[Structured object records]
----------------------------------------

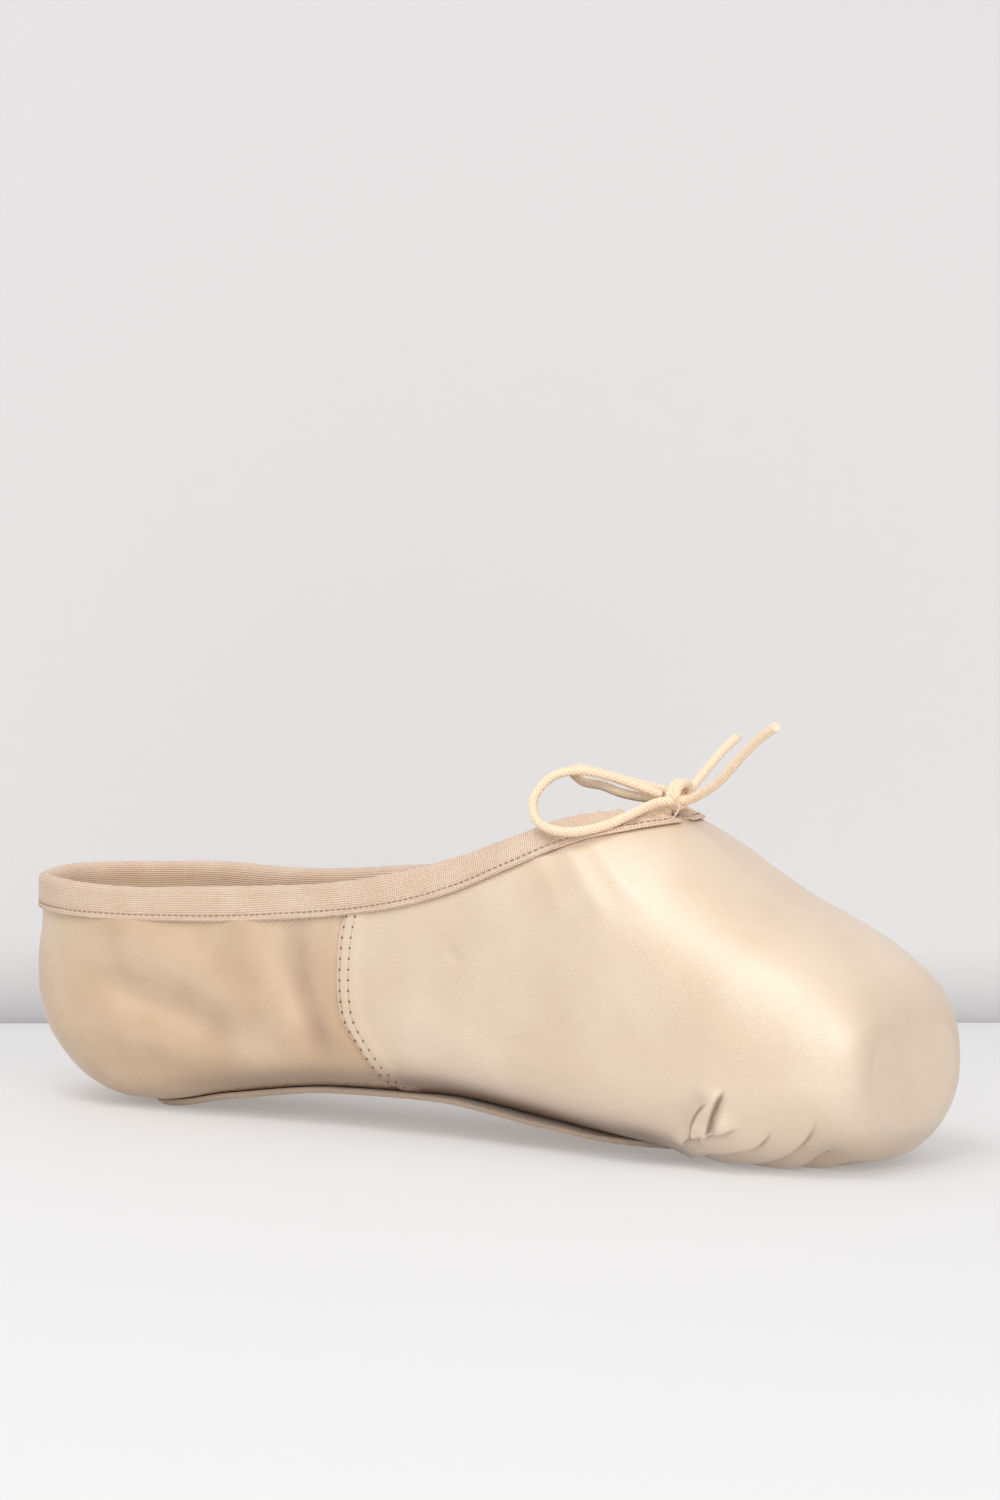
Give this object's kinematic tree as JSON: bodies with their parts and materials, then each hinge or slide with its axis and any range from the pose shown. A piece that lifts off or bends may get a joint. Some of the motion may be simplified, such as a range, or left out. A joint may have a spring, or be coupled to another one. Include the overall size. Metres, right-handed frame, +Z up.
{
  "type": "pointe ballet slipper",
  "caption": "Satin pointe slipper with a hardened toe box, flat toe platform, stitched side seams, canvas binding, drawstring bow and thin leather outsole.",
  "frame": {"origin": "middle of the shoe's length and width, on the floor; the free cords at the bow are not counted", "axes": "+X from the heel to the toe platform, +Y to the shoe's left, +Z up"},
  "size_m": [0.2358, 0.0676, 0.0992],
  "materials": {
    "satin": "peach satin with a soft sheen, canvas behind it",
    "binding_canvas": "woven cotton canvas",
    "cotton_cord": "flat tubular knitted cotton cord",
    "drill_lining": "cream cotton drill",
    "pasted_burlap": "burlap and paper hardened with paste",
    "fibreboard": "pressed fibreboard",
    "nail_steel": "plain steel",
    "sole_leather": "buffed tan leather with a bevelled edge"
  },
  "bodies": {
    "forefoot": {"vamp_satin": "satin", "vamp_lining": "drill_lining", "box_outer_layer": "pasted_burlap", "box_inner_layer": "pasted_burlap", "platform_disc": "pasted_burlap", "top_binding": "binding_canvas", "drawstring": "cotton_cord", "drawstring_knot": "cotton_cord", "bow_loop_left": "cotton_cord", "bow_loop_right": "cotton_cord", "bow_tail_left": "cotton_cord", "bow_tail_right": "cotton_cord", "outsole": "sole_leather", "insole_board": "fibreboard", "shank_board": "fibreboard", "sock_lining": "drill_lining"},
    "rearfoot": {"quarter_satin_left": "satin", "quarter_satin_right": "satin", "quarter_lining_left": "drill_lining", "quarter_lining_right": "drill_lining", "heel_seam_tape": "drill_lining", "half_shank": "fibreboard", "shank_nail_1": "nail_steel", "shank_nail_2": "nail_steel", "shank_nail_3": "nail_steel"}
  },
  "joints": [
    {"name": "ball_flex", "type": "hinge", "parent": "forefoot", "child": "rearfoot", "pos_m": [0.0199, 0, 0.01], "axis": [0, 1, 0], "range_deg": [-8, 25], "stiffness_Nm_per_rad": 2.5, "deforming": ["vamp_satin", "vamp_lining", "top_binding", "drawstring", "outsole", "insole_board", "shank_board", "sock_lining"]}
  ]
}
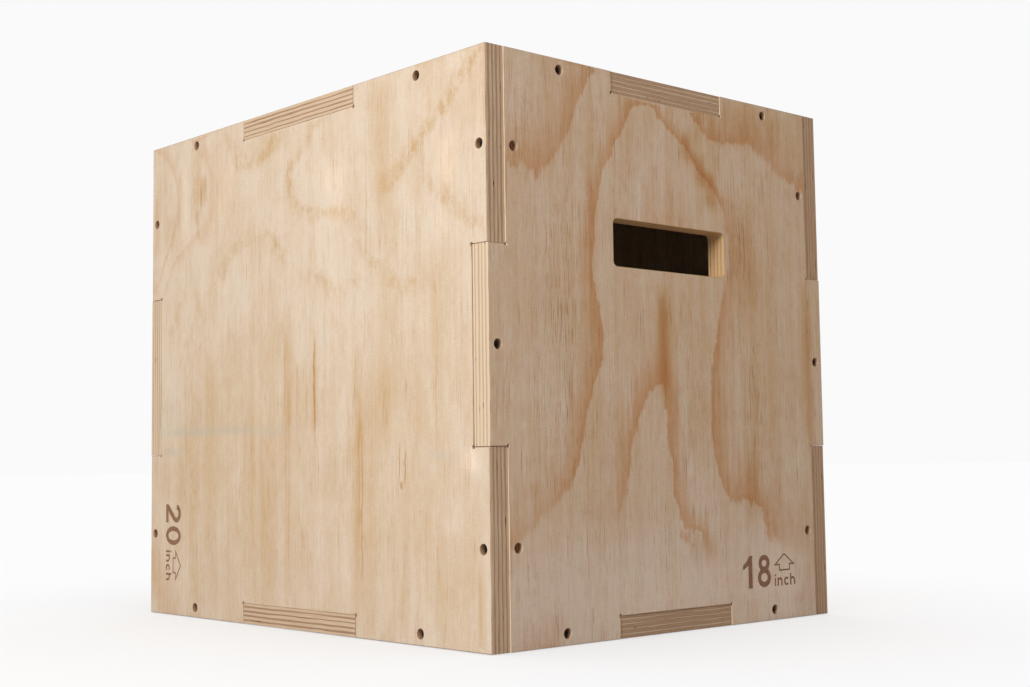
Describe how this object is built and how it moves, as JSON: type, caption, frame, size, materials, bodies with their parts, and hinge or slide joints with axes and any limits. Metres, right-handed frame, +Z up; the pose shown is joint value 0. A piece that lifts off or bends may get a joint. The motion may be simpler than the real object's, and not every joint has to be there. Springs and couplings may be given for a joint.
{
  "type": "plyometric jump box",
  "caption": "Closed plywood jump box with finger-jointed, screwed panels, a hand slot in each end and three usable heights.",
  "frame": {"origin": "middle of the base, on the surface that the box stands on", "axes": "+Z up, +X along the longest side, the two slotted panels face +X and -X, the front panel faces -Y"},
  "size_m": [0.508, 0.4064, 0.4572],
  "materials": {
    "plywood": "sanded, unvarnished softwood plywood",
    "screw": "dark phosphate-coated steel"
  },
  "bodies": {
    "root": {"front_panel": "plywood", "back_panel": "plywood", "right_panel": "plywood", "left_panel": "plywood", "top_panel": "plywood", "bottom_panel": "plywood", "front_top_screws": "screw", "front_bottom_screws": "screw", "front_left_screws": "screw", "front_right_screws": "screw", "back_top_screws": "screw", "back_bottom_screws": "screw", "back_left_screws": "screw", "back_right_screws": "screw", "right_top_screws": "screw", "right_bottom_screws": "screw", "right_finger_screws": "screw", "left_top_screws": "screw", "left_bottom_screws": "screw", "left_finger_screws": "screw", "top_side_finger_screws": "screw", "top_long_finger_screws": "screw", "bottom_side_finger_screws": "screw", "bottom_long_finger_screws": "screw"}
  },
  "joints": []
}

----------------------------------------

### THE EXERCISE:
Take the listing above and write it out again exactly.

### WRITTEN SOLUTION:
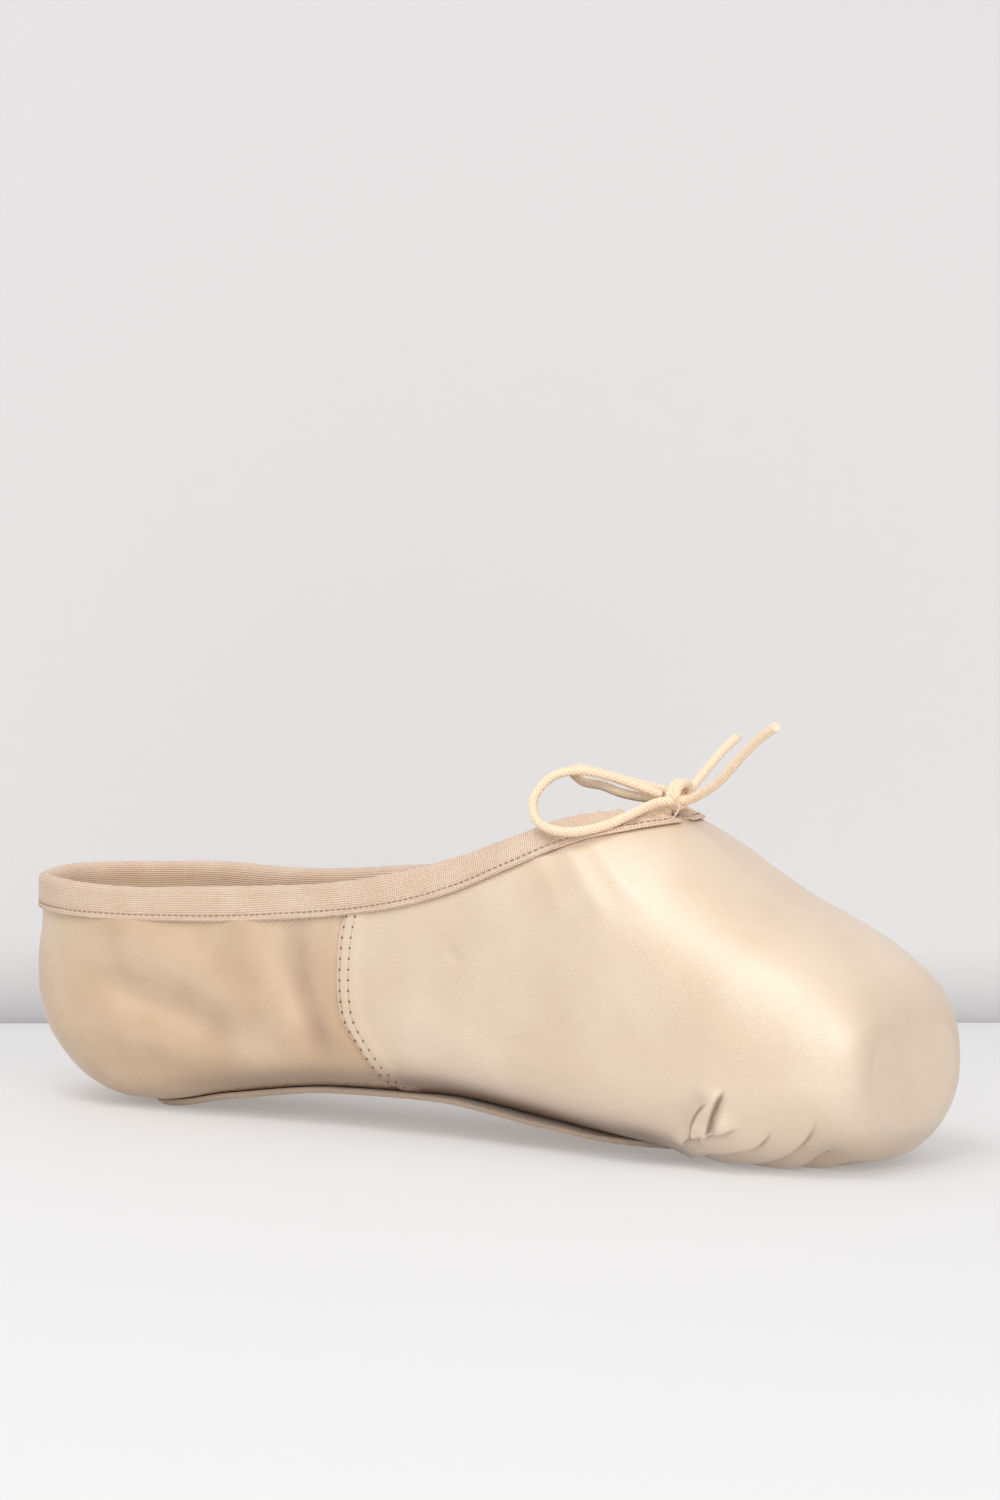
Give this object's kinematic tree as JSON: bodies with their parts and materials, then each hinge or slide with its axis and any range from the pose shown. A piece that lifts off or bends may get a joint. Some of the motion may be simplified, such as a range, or left out. A joint may have a spring, or be coupled to another one. Include the overall size. Metres, right-handed frame, +Z up.
{
  "type": "pointe ballet slipper",
  "caption": "Satin pointe slipper with a hardened toe box, flat toe platform, stitched side seams, canvas binding, drawstring bow and thin leather outsole.",
  "frame": {"origin": "middle of the shoe's length and width, on the floor; the free cords at the bow are not counted", "axes": "+X from the heel to the toe platform, +Y to the shoe's left, +Z up"},
  "size_m": [0.2358, 0.0676, 0.0992],
  "materials": {
    "satin": "peach satin with a soft sheen, canvas behind it",
    "binding_canvas": "woven cotton canvas",
    "cotton_cord": "flat tubular knitted cotton cord",
    "drill_lining": "cream cotton drill",
    "pasted_burlap": "burlap and paper hardened with paste",
    "fibreboard": "pressed fibreboard",
    "nail_steel": "plain steel",
    "sole_leather": "buffed tan leather with a bevelled edge"
  },
  "bodies": {
    "forefoot": {"vamp_satin": "satin", "vamp_lining": "drill_lining", "box_outer_layer": "pasted_burlap", "box_inner_layer": "pasted_burlap", "platform_disc": "pasted_burlap", "top_binding": "binding_canvas", "drawstring": "cotton_cord", "drawstring_knot": "cotton_cord", "bow_loop_left": "cotton_cord", "bow_loop_right": "cotton_cord", "bow_tail_left": "cotton_cord", "bow_tail_right": "cotton_cord", "outsole": "sole_leather", "insole_board": "fibreboard", "shank_board": "fibreboard", "sock_lining": "drill_lining"},
    "rearfoot": {"quarter_satin_left": "satin", "quarter_satin_right": "satin", "quarter_lining_left": "drill_lining", "quarter_lining_right": "drill_lining", "heel_seam_tape": "drill_lining", "half_shank": "fibreboard", "shank_nail_1": "nail_steel", "shank_nail_2": "nail_steel", "shank_nail_3": "nail_steel"}
  },
  "joints": [
    {"name": "ball_flex", "type": "hinge", "parent": "forefoot", "child": "rearfoot", "pos_m": [0.0199, 0, 0.01], "axis": [0, 1, 0], "range_deg": [-8, 25], "stiffness_Nm_per_rad": 2.5, "deforming": ["vamp_satin", "vamp_lining", "top_binding", "drawstring", "outsole", "insole_board", "shank_board", "sock_lining"]}
  ]
}
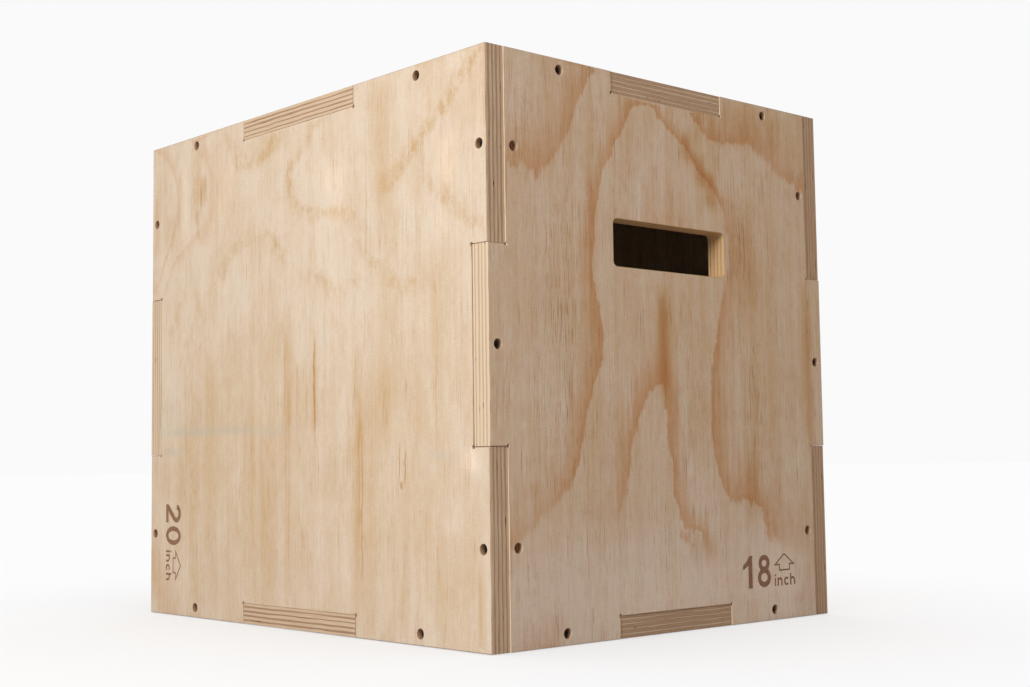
Describe how this object is built and how it moves, as JSON: type, caption, frame, size, materials, bodies with their parts, and hinge or slide joints with axes and any limits. Metres, right-handed frame, +Z up; the pose shown is joint value 0. A piece that lifts off or bends may get a joint. The motion may be simpler than the real object's, and not every joint has to be there. Springs and couplings may be given for a joint.
{
  "type": "plyometric jump box",
  "caption": "Closed plywood jump box with finger-jointed, screwed panels, a hand slot in each end and three usable heights.",
  "frame": {"origin": "middle of the base, on the surface that the box stands on", "axes": "+Z up, +X along the longest side, the two slotted panels face +X and -X, the front panel faces -Y"},
  "size_m": [0.508, 0.4064, 0.4572],
  "materials": {
    "plywood": "sanded, unvarnished softwood plywood",
    "screw": "dark phosphate-coated steel"
  },
  "bodies": {
    "root": {"front_panel": "plywood", "back_panel": "plywood", "right_panel": "plywood", "left_panel": "plywood", "top_panel": "plywood", "bottom_panel": "plywood", "front_top_screws": "screw", "front_bottom_screws": "screw", "front_left_screws": "screw", "front_right_screws": "screw", "back_top_screws": "screw", "back_bottom_screws": "screw", "back_left_screws": "screw", "back_right_screws": "screw", "right_top_screws": "screw", "right_bottom_screws": "screw", "right_finger_screws": "screw", "left_top_screws": "screw", "left_bottom_screws": "screw", "left_finger_screws": "screw", "top_side_finger_screws": "screw", "top_long_finger_screws": "screw", "bottom_side_finger_screws": "screw", "bottom_long_finger_screws": "screw"}
  },
  "joints": []
}